Abstract

High rates of Holocene sedimentation in a lake spanning the Thingvellir rift zone of western Iceland provide an unusual opportunity to study the interaction of tectonic and magmatic processes on timescales of thousands of years. Lake Thingvallavatn is oriented SW-NE, parallel to the trend of normal faults and fissures which extend northeast from Hengill, a central volcano system. Thingvallavatn’s lake sediments provide a continuous high-fidelity record of tectono-magmatic processes. “Chirp” sub-bottom profiler and sidescan records, together with sediment core information, enabled the lake stratigraphy to be constrained well since the emplacement of a post-glacial lava at 9.1 ± 0.3 ka. This lava, together with three younger horizons, enabled detailed study of the main tectonic and magmatic events. A major Hengill volcanic event which controlled the development of the present-day lake morphology occurred at 1.9 ka with the eruption of a scoria cone within the lake (Sandey). During this event, the Nesjahraun lava was erupted into the southern part of the lake, the Sandey scoria cone was formed, and major faulting and subsidence occurred in the northern part of the lake, resulting in the formation of an asymmetrical rift.
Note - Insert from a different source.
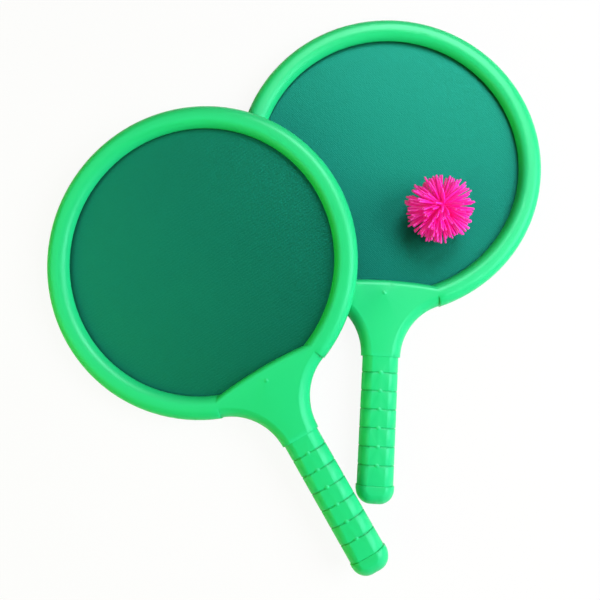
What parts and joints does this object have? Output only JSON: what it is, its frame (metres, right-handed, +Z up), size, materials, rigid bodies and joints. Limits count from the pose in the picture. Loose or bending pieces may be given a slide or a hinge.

Within the southern part of the lake, a deformed sequence of sediments of age 2.9 – 1.5 ka, between undeformed younger and older sediments, indicate that liquefaction phenomena are associated with the emplacement of the Nesjahraun lava. Analysis of fault displacement reveals that the total throw summed over all faults across the width of the rift zone is approximately constant (110 - 130 m) along the long axis of the rift. We estimate an extension rate on the faults of 3.3 – 8.2 mm yr-1 since 9.1 ka, assuming fault dips of 60 - 75°, which represents 17 – 43 % of the total plate boundary extension estimated from global plate motion inversion. We speculate that the remaining extension must either be taken up elsewhere in Iceland, for example in the Eastern Rift Zone or along the South Island Seismic Zone, or that extension estimated over the last 9kyr underestimates the long-term extension rate due to incomplete sampling of the episodic magmatic component.